I still don't see it as an immediately obvious result from the definition. Is there anything you could provide in this regard that might help?

 

[Andrea94]

Is this correct?

\frac{\partial}{\partial y}\frac{\partial}{\partial x}\int_{-\infty}^{x}\int_{-\infty}^{y} f(u,v)dudv = \frac{\partial}{\partial y}\int_{-\infty}^{y} f(x,v)dv = f(x,y)

If so, I think I got it

 

[BvU]

Is this correct?

\frac{\partial}{\partial y}\frac{\partial}{\partial x}\int_{-\infty}^{x}\int_{-\infty}^{y} f(u,v)dudv = \frac{\partial}{\partial y}\int_{-\infty}^{y} f(x,v)dv = f(x,y)

If so, I think I got it

This is easily shown to be wrong: if $f$ only depends on one of the two arguments, you get back zero, so not $f$ itself...
Basically a probability for an interval is an integral of probability density over that interval. If the interval size is infinitesimally small then that becomes the probability density times the interval size. (or area if it's in two variables). That's really all there is to it.
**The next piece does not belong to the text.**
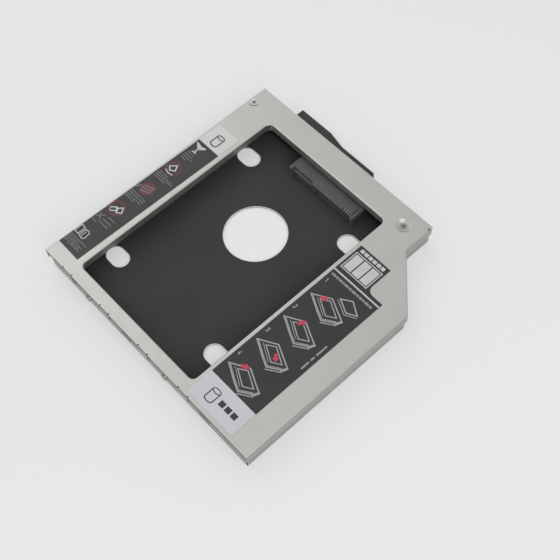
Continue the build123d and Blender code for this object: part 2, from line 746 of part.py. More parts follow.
with BuildPart() as plug_housing:
    # Plan of the upper part, deeper on its left
    with BuildSketch(Plane.XY.offset(board_top)):
        with BuildLine():
            Polyline(
                (plug_left_x, aft(plug_front)),
                (plug_right_x, aft(plug_front)),
                (plug_right_x, aft(plug_rear - plug_step - plug_corner)),
                (plug_right_x - plug_corner, aft(plug_rear - plug_step)),
                (plug_deep_end_x + plug_slope_length, aft(plug_rear - plug_step)),
                (plug_deep_end_x, aft(plug_rear)),
                (plug_left_x, aft(plug_rear)),
                close=True,
            )
        make_face()
    extrude(amount=plug_top - board_top)
    # Chin below the board's rear edge
    chin_front = caddy_depth - tray_sheet
    with BuildSketch(Plane.XY.offset(plug_bottom)):
        with BuildLine():
            Polyline(
                (plug_left_x, aft(chin_front)),
                (plug_right_x, aft(chin_front)),
                (plug_right_x, aft(plug_rear - plug_step - plug_corner)),
                (plug_right_x - plug_corner, aft(plug_rear - plug_step)),
                (plug_deep_end_x + plug_slope_length, aft(plug_rear - plug_step)),
                (plug_deep_end_x, aft(plug_rear)),
                (plug_left_x, aft(plug_rear)),
                close=True,
            )
        make_face()
    extrude(amount=board_top - plug_bottom)
    top_edges = (
        plug_housing.faces().sort_by(Axis.Z)[-1].edges()
        .filter_by_position(Axis.Y, aft(caddy_depth), aft(plug_rear + 1))
    )
    chamfer(top_edges, 0.4)
    # Mouth, with two L shaped tongues left standing in it
    mouth_width = plug_span + 2 * (tongue_end + plug_mouth_margin)
    with BuildSketch(Plane.XZ.offset(-aft(plug_rear))):
        with Locations((plug_mouth_x, plug_mouth_z)):
            Rectangle(mouth_width, plug_mouth_height, align=(Align.CENTER, Align.MIN))
    extrude(amount=plug_mouth_depth, mode=Mode.SUBTRACT)
    for centre, count in plug_rows:
        half = (count - 1) * contact_pitch / 2 + tongue_end
        with BuildSketch(Plane.XZ.offset(-aft(plug_tip))):
            with Locations((centre, plug_tongue_z)):
                Rectangle(2 * half, plug_tongue_height, align=(Align.CENTER, Align.MIN))
            with Locations((centre + half, plug_mouth_z)):
                Rectangle(key_width, plug_mouth_height / 2, align=(Align.MAX, Align.MIN))
        extrude(amount=plug_mouth_depth)
    # Pockets in the solid ends
    pocket_left = (plug_left_x + plug_mouth_x - mouth_width / 2) / 2
    pocket_right = (plug_right_x + plug_mouth_x + mouth_width / 2) / 2
    with BuildSketch(Plane.XZ.offset(-aft(plug_rear))):
        with Locations(
            (pocket_left, (plug_top + plug_bottom) / 2),
            (pocket_right, (plug_top + plug_bottom) / 2),
        ):
            RectangleRounded(plug_pocket_width, plug_pocket_height, plug_pocket_height / 3)
    extrude(amount=plug_pocket_depth, mode=Mode.SUBTRACT)
    add(plug_signal_contacts.part, mode=Mode.SUBTRACT)
    add(plug_power_contacts.part, mode=Mode.SUBTRACT)

# Clamp nuts: hexagonal, each with a pilot that stands in the front wall
drive_front = front_strip + drive_front_room
clamp_travel = drive_front - (tray_inner_inset + clamp_nut_length + clamp_nose_proud)
nut_end_y = wall_inner_y + clamp_nut_length

with BuildPart() as clamp_nuts:
    with BuildSketch(Plane.XZ.offset(-wall_inner_y)):
        with Locations(*[(x, clamp_z) for x in clamp_x]):
            RegularPolygon(clamp_nut_flats / 2, 6, major_radius=False)
    extrude(amount=-clamp_nut_length)
    with BuildSketch(Plane.XZ.offset(-wall_inner_y)):
        with Locations(*[(x, clamp_z) for x in clamp_x]):
            Circle(clamp_pilot_r - pilot_clearance)
    extrude(amount=tray_sheet)
    with BuildSketch(Plane.XZ.offset(-tray_front)):
        with Locations(*[(x, clamp_z) for x in clamp_x]):
            Circle(clamp_bore_r)
    extrude(amount=-2 * clamp_nut_length, mode=Mode.SUBTRACT)

# Clamp screws: a headless screw with a driver slot in front and a blunt nose behind
nose_y = nut_end_y + clamp_nose_proud
clamp_length = clamp_travel + clamp_engaged + clamp_nose_proud
clamp_shank_r = clamp_bore_r - clamp_running_clearance

with BuildPart() as clamp_screw:
    with BuildSketch(Plane.XY):
        with BuildLine():
            Polyline(
                (0, nose_y),
                (clamp_nose_r, nose_y),
                (clamp_nose_r, nose_y - clamp_nose_length),
                (clamp_shank_r, nose_y - clamp_nose_length - (clamp_shank_r - clamp_nose_r)),
                (clamp_shank_r, nose_y - clamp_length),
                (0, nose_y - clamp_length),
                close=True,
            )
        make_face()
    revolve(axis=Axis.Y)
    with Locations((0, nose_y - clamp_length, 0)):
        Box(3 * clamp_shank_r, 2 * clamp_slot_depth, clamp_slot_width, mode=Mode.SUBTRACT)

with BuildPart() as clamp_screw_left:
    with Locations((clamp_x[0], 0, clamp_z)):
        add(clamp_screw.part)

with BuildPart() as clamp_screw_right:
    with Locations((clamp_x[1], 0, clamp_z)):
        add(clamp_screw.part)

# Bracket nuts: hexagonal, on the inner face of the rear wall
with BuildPart() as bracket_nuts:
    with BuildSketch(Plane.XZ.offset(-(tray_rear - tray_sheet))):
        with Locations(*[(x, bracket_nut_z) for x in bracket_x]):
            RegularPolygon(bracket_nut_flats / 2, 6, major_radius=False)
    extrude(amount=bracket_nut_length)
    with BuildSketch(Plane.XZ.offset(-(tray_rear - tray_sheet))):
        with Locations(*[(x, bracket_nut_z) for x in bracket_x]):
            Circle(bracket_pilot_r - pilot_clearance)
    extrude(amount=-tray_sheet)
    with BuildSketch(Plane.XZ.offset(-tray_rear)):
        with Locations(*[(x, bracket_nut_z) for x in bracket_x]):
            Circle(bracket_thread_r)
    extrude(amount=2 * bracket_nut_length, mode=Mode.SUBTRACT)

# Stickers: a strip on the left and a panel with a scooped head on the right
with BuildPart() as strip_label:
    with BuildSketch(Plane.XY.offset(lid_top)):
        with Locations(Location((strip_x, aft(strip_front + strip_length / 2), 0), (0, 0, strip_turn))):
            Rectangle(strip_width, strip_length)
    extrude(amount=sticker_thickness)

with BuildPart() as panel_label:
    with BuildSketch(Plane.XY.offset(lid_top)):
        with Locations((panel_left_x, aft(panel_front))):
            Rectangle(panel_width, panel_length, align=(Align.MIN, Align.MIN))
        with Locations((panel_left_x, aft(panel_front + panel_length))):
            Rectangle(panel_head_width, panel_head_length, align=(Align.MIN, Align.MIN))
            Rectangle(panel_head_width + panel_scoop_r, panel_scoop_r, align=(Align.MIN, Align.MIN))
        with Locations(
            (
                panel_left_x + panel_head_width + panel_scoop_r,
                aft(panel_front + panel_length + panel_scoop_r),
            )
        ):
            Circle(panel_scoop_r, mode=Mode.SUBTRACT)
    extrude(amount=sticker_thickness)

finished = {
    "top_plate": top_plate,
    "bottom_tray": bottom_tray,
    "floor_film": floor_film,
    "lid_post": lid_post,
    "lid_screws": lid_screws,
    "circuit_board": circuit_board,
    "board_standoffs": board_standoffs,
    "board_screws": board_screws,
    "chip_capacitors": chip_capacitors,
    "chip_resistors": chip_resistors,
    "socket_housing": socket_housing,
    "socket_signal_contacts": socket_signal_contacts,
    "socket_power_contacts": socket_power_contacts,
    "socket_clips": socket_clips,
    "plug_housing": plug_housing,
    "plug_signal_contacts": plug_signal_contacts,
    "plug_power_contacts": plug_power_contacts,
    "plug_clips": plug_clips,
    "clamp_nuts": clamp_nuts,
    "clamp_screw_left": clamp_screw_left,
    "clamp_screw_right": clamp_screw_right,
    "bracket_nuts": bracket_nuts,
    "strip_label": strip_label,
    "panel_label": panel_label,
}
for name, piece in finished.items():
    piece.part.label = name
    export_step(piece.part, f"parts/{name}.step")


print(f"clamp travel {clamp_travel:.2f} mm, screw length {clamp_length:.2f} mm")
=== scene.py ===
from itertools import cycle
from math import cos, pi, radians, sin

import bmesh
import bpy
from mathutils import Matrix, Vector


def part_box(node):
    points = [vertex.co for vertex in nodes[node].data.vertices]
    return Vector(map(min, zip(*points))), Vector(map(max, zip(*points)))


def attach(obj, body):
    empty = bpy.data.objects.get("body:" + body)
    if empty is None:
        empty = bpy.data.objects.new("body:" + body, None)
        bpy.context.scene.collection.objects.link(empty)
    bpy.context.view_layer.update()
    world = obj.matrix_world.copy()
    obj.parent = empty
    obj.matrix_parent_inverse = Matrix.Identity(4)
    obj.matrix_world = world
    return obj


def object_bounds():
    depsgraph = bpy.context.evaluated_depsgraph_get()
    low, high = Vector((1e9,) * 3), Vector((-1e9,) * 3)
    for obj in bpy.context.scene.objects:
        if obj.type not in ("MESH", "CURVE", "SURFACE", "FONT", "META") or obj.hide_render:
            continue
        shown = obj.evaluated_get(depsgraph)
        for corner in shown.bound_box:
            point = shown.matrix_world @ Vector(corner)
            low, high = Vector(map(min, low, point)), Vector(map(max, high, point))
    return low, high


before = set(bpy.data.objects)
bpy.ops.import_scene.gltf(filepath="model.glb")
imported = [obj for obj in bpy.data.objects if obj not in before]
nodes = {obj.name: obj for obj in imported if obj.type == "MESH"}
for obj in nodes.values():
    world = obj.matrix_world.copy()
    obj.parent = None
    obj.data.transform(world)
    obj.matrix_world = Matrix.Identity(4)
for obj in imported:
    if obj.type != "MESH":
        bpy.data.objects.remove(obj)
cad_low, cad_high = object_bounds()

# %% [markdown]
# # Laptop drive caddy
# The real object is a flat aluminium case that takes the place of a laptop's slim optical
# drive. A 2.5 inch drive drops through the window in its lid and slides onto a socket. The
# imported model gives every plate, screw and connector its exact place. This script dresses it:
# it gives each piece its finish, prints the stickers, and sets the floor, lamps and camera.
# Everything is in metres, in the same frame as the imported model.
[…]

https://en.wikipedia.org/wiki/Probability_density_function in particular:
https://en.wikipedia.org/wiki/Proba...bsolutely_continuous_univariate_distributions and
https://en.wikipedia.org/wiki/Cumulative_distribution_function

but I guess you looked there already ?

 

[Andrea94]

This is easily shown to be wrong: if $f$ only depends on one of the two arguments, you get back zero, so not $f$ itself...
Basically a probability for an interval is an integral of probability density over that interval. If the interval size is infinitesimally small then that becomes the probability density times the interval size. (or area if it's in two variables). That's really all there is to it.
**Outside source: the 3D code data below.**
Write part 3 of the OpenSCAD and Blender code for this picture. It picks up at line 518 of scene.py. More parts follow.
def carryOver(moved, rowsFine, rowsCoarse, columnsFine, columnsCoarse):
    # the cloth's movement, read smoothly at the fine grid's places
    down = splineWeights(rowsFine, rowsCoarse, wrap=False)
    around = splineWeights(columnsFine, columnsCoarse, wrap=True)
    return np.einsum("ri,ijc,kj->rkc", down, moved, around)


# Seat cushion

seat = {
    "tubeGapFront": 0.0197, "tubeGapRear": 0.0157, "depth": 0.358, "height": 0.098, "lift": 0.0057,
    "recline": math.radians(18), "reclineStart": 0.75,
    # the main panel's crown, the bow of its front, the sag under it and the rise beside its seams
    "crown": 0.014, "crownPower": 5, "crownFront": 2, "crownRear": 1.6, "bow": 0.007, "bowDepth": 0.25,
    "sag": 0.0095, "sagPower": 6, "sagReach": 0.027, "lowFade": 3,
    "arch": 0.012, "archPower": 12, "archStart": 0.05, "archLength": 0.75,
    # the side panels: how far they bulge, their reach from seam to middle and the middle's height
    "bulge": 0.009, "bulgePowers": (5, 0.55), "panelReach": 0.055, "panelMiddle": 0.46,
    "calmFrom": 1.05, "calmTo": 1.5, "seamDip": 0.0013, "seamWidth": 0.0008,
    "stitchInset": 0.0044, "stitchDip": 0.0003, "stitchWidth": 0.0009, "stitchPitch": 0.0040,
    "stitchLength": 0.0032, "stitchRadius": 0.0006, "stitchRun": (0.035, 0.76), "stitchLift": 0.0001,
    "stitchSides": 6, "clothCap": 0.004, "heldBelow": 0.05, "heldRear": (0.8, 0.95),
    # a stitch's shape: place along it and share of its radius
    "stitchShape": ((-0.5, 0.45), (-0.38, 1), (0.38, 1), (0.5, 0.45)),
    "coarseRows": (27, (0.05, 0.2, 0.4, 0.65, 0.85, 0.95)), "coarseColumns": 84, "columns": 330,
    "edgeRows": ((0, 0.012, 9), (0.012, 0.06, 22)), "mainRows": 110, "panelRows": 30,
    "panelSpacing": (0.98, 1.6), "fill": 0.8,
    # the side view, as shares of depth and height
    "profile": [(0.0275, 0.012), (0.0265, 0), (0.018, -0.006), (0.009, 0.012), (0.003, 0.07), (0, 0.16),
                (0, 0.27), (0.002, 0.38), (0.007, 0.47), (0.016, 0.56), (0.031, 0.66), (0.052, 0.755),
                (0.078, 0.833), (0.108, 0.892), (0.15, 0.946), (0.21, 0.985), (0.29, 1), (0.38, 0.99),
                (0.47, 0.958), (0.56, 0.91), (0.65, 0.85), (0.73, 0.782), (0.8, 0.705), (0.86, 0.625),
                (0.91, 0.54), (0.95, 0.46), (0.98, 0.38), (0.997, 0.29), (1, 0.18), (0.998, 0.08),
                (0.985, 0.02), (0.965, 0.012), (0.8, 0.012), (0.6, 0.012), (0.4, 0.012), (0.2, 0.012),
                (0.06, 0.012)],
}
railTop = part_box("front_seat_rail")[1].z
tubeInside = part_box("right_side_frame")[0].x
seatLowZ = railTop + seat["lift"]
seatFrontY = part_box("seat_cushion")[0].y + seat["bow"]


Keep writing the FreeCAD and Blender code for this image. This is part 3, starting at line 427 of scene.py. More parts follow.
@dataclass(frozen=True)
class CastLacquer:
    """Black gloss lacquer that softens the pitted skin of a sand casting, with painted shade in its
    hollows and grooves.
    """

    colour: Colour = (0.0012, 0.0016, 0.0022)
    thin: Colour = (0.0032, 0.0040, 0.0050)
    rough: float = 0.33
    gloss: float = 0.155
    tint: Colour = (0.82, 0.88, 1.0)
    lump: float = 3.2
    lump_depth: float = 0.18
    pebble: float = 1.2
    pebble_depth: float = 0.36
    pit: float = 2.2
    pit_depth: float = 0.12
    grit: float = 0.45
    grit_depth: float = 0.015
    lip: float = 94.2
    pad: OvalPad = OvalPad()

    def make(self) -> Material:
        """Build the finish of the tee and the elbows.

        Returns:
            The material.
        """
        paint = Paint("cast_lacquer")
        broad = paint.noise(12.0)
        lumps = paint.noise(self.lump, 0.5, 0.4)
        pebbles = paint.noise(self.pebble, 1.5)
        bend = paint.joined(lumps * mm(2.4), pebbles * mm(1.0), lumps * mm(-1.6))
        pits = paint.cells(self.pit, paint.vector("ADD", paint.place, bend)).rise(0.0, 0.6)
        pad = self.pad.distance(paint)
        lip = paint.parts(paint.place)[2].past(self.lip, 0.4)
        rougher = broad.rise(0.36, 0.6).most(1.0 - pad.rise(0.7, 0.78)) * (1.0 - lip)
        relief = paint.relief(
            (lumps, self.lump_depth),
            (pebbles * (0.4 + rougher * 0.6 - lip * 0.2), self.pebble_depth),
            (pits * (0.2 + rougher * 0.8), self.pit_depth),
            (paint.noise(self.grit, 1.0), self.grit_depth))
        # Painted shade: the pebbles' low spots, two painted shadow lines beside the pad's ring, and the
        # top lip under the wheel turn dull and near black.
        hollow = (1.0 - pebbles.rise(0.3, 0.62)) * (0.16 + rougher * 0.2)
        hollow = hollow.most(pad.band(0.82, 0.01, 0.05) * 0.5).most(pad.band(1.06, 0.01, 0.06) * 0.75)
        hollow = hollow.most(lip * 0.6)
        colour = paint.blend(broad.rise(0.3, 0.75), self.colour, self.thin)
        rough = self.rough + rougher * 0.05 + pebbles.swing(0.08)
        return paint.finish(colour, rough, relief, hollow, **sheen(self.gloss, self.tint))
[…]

https://en.wikipedia.org/wiki/Probability_density_function in particular:
https://en.wikipedia.org/wiki/Proba...bsolutely_continuous_univariate_distributions and
https://en.wikipedia.org/wiki/Cumulative_distribution_function

but I guess you looked there already ?

Yes I have checked those links before.

I understand how the probability (in the case of a continuous random variable) is an integral of probability density over an interval (or area if it's in 2 variables), I just cannot make the connection between the density function and the distribution function in terms of the mixed partial derivative. I suspect this has more to do with my calculus knowledge than my probability and statistics knowledge.

 

[Stephen Tashi]

This is easily shown to be wrong: if $f$ only depends on one of the two arguments, you get back zero, so not $f$ itself...

If a joint density $f(x,y)$ depends only on $x$ then what constant value can a number like $f(7,y)$ have on an interval $[-\infty, y]$ besides zero ?

 

[Zafa Pi]

This is easily shown to be wrong: if $f$ only depends on one of the two arguments, you get back zero, so not $f$ itself...
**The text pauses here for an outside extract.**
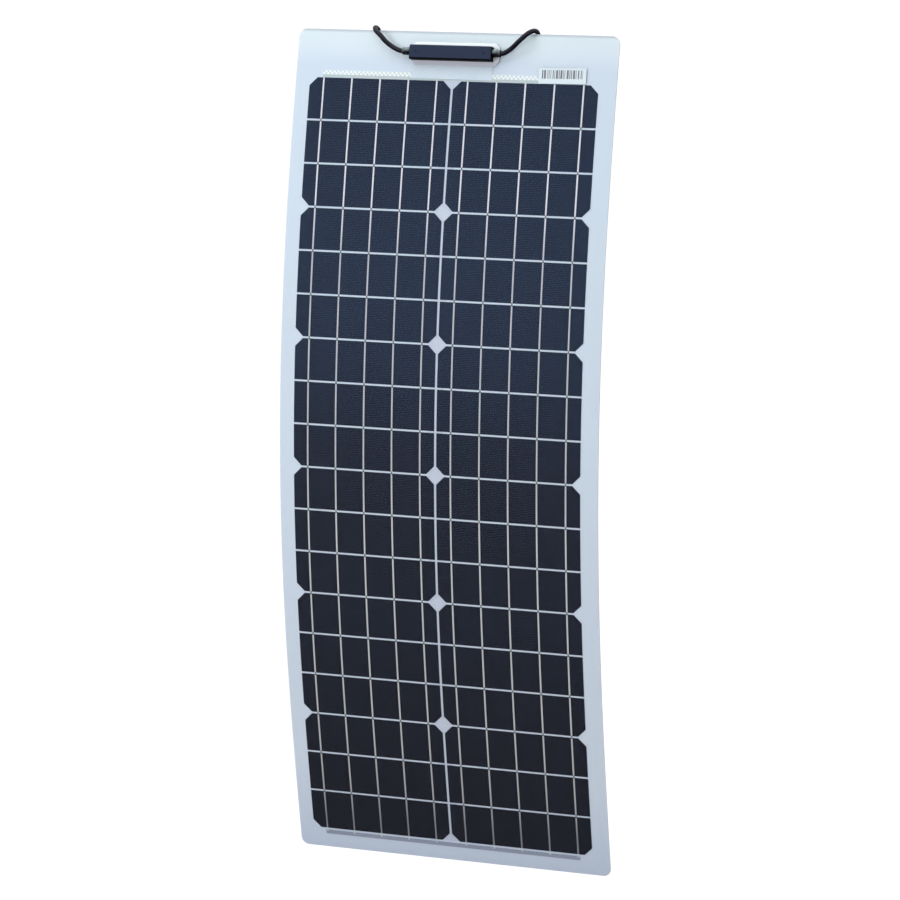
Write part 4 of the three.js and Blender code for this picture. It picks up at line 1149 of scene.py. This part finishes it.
def add_sealant():
    """The bed of sealant: a cut-cornered pad that slopes up to the sides of the box."""
    outer = sealant_outline()
    half_x, half_z = BOX_LENGTH / 2 - BEAD_UNDER_BOX, BOX_WIDTH / 2 - BEAD_UNDER_BOX
    inner = [(min(max(x, -half_x), half_x), min(max(z, -half_z), half_z)) for x, z in outer]
    draw = random.Random(3)
    reach = SEALANT_WANDER
    wander = [(draw.uniform(-reach, reach), draw.uniform(-reach, reach)) for _ in outer]
    # Each ring is a share of the way in from the outer edge, and a depth.
    edge_front = SEALANT_BACK + SEALANT_RIM_FRONT
    bead_front = SEALANT_FRONT + BEAD_RISE
    rings = [(0, SEALANT_BACK), (0, SEALANT_BACK + SEALANT_RIM), (0.06, edge_front)]
    for share in (0.35, 0.7, 1):
        rings.append((share, edge_front + (bead_front - edge_front) * share**0.9))
    rings.append((1, SEALANT_FRONT))
    bm = bmesh.new()
    loops = []
    for share, depth in rings:
        loop = []
        for (x0, z0), (x1, z1), (dx, dz) in zip(outer, inner, wander):
            x = x0 + (x1 - x0) * share + dx * (1 - share)
            z = z0 + (z1 - z0) * share + dz * (1 - share)
            loop.append(bm.verts.new((BOX_SHIFT + x, -depth, BOX_UP + z)))
        loops.append(loop)
    bm.faces.new(loops[0])
    bm.faces.new(loops[-1][::-1])
    bridge(bm, loops)
    bmesh.ops.remove_doubles(bm, verts=bm.verts, dist=1e-6)
    make_piece("sealant_pad", bm, [SILICONE], "box_sealant", smooth_angle=50)


def add_diode():
    """A bypass diode: moulded body with a pale band, on two tinned leads."""
    terminal_back = BOX_FLOOR_FRONT + LAYER_GAP
    depth = terminal_back + LAYER_GAP + max(DIODE_RADIUS, TERMINAL_THICKNESS + DIODE_LEAD_RADIUS)
    reach = TERMINAL_INNER_X + TERMINAL_THICKNESS + DIODE_LEAD_PAST_TERMINAL
    half = DIODE_LENGTH / 2
    centre = in_box(0, 0, depth)
    bm = bmesh.new()
    for radius, start, end, index in (
        (DIODE_RADIUS, -half, half, 0),
        (DIODE_RADIUS + DIODE_BAND_PROUD, half - DIODE_BAND_START, half - DIODE_BAND_END, 1),
        (DIODE_LEAD_RADIUS, -reach, reach, 2),
    ):
        profile = soften(rod(radius, start, end), 0.25 * MM)
        turn_profile(bm, profile, centre, (1, 0, 0), 32, material_index=index)
    make_piece("diode", bm, [DIODE_BLACK, BAND, TIN], "bypass_diode", bent=False)


def add_core(word, side):
    """The lead's stripped core, from the gland's stub to its terminal."""
    start = in_box(side * (BOX_LENGTH / 2 - BOX_WALL), GLAND_AXIS_RISE, GLAND_DEPTH)
    end = in_box(side * (TERMINAL_INNER_X + TERMINAL_LENGTH), GLAND_AXIS_RISE, GLAND_DEPTH)
    reach = (end - start).length
    bm = bmesh.new()
    sleeve = rod(CORE_SLEEVE_RADIUS, 0, 0.6 * reach)
    wire = rod(CORE_WIRE_RADIUS, 0.5 * reach, reach + CORE_ON_TERMINAL)
    turn_profile(bm, soften(sleeve, 0.2 * MM), start, (-side, 0, 0), 32)
    turn_profile(bm, soften(wire, 0.2 * MM), start, (-side, 0, 0), 24, material_index=1)
    make_piece(f"core_{word}", bm, [CONNECTOR, TIN], bent=False)


def dress_node(node, material, ease):
    """Gives a CAD solid a finish and eases its edges."""
    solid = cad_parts[node]
    solid.data.materials.clear()
    solid.data.materials.append(material)
    weld = solid.modifiers.new("weld", "WELD")
    weld.merge_threshold = 1e-6
    bevel = solid.modifiers.new("bevel", "BEVEL")
    bevel.width = ease
    bevel.segments = 2
    bevel.limit_method = "ANGLE"
    bevel.angle_limit = math.radians(35)
    bevel.use_clamp_overlap = True


for layer in (
    ("white_back", "back_sheet", "white_backing", 0, BACK_SHEET_THICKNESS, 0.35 * MM, WHITE, CUT_EDGE),
    ("clear_resin", "encapsulant", "clear_encapsulant", RESIN_BACK, RESIN_FRONT, 0.05 * MM, RESIN_CLEAR),
    ("clear_front", "front_film", "clear_film", FILM_BACK, FILM_FRONT, 0.1 * MM, FILM_CLEAR),
):
    sheet_layer(*layer)
for word, side in (("left", -1), ("right", 1)):
    for row in range(ROWS):
        add_cell(word, side, row)
    add_upper_bus(word, side)
    add_core(word, side)
    dress_node(f"terminal_{word}", TIN, 0.15 * MM)
lower = (-BUS_END, LOWER_BUS_BOTTOM, BUS_END, LOWER_BUS_TOP)
add_bus("bus_lower", "bus_ribbon_lower", [lower], LOWER_BUS)
add_bus_cover()
add_label()
add_sealant()
add_diode()
dress_node("box_base", BASE_PLASTIC, 0.3 * MM)
dress_node("box_lid", LID_PLASTIC, 0.3 * MM)


# Stage and light


def seen_directly(tree):
    """1 for the camera's own rays and those that mirrors and glass pass on, and 0 for other light."""
    path = add_node(tree, "LightPath")
    seen = path.outputs["Is Camera Ray"]
    for kind in ("Is Glossy Ray", "Is Transmission Ray"):
        seen = math_node(tree, "MAXIMUM", seen, path.outputs[kind])
    return seen


def add_floor():
    """A pale floor that looks white to the camera, in reflections and through clear layers."""
    bm = bmesh.new()
    bmesh.ops.create_circle(bm, cap_ends=True, segments=64, radius=FLOOR_RADIUS)
    mesh = bpy.data.meshes.new("floor")
    bm.to_mesh(mesh)
    bm.free()
    made = bpy.data.materials.new("floor_white")
    made.use_nodes = True
    tree = made.node_tree
    tree.nodes.clear()
    seen = seen_directly(tree)
    glow = add_node(tree, "Emission", {0: (1, 1, 1, 1), 1: times(tree, seen, 0.93)})
    pale = math_node(tree, "MULTIPLY_ADD", seen, -0.3, 0.45)
    pale = add_node(tree, "CombineXYZ", {0: pale, 1: pale, 2: pale}).outputs[0]
    matt = add_node(tree, "BsdfDiffuse", {0: pale})
    both = add_node(tree, "AddShader", {0: glow.outputs[0], 1: matt.outputs[0]})
    add_node(tree, "OutputMaterial", {0: both.outputs[0]})
    mesh.materials.append(made)
    floor = new_object("floor", mesh)
    floor.location.z = FLOOR_HEIGHT


def light_world():
    """White where it is seen, and a soft grey sky as a light."""
    world = bpy.data.worlds.new("studio")
    bpy.context.scene.world = world
    world.use_nodes = True
    tree = world.node_tree
    tree.nodes.clear()
    direction = add_node(tree, "TexCoord").outputs["Generated"]
    height = add_node(tree, "SeparateXYZ", {0: direction}).outputs[2]
    sky = math_node(tree, "MULTIPLY_ADD", math_node(tree, "MAXIMUM", height, 0), 0.24, 0.60)
    grey = add_node(tree, "CombineXYZ", {0: sky, 1: sky, 2: sky}).outputs[0]
    light = mix_colours(tree, seen_directly(tree), grey, (1, 1, 1))
    ground = add_node(tree, "Background", {0: light, 1: 1})
    add_node(tree, "OutputWorld", {0: ground.outputs[0]})


def add_softbox(name, place, target, width, height, power):
    data = bpy.data.lights.new(name, "AREA")
    data.shape = "RECTANGLE"
    data.size = width
    data.size_y = height
    data.energy = power
    lamp = new_object(name, data)
    lamp.location = place
    lamp.rotation_euler = (Vector(target) - Vector(place)).to_track_quat("-Z", "Y").to_euler()


add_floor()
light_world()
for name, settings in SOFTBOXES.items():
    add_softbox(name, *settings)

bpy.context.scene.view_settings.view_transform = "Standard"

bpy.context.view_layer.update()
I think what @Stephen Tashi is saying in post #7 is: there is no density on the plane that depends only one argument/variable in rectangular coordinates. In polar coordinates you can sometimes get away with one argument.

 

[Zafa Pi]

Is this correct?

\frac{\partial}{\partial y}\frac{\partial}{\partial x}\int_{-\infty}^{x}\int_{-\infty}^{y} f(u,v)dudv = \frac{\partial}{\partial y}\int_{-\infty}^{y} f(x,v)dv = f(x,y)

If so, I think I got it

If f is continuous it is correct and should be in any calculus text treating several variables. E.g. Courant Vol II, page 239.
There is no one natural way to define a distribution function for f on the plane as there almost is on the line.

 

[Andrea94]

If f is continuous it is correct and should be in any calculus text treating several variables. E.g. Courant Vol II, page 239.
There is no one natural way to define a distribution function for f on the plane as there almost is on the line.

Fantastic, thank you so much for the reference! I found the book on Google and looked at page 239. Interestingly, I never saw this anywhere in my multivariable calculus course.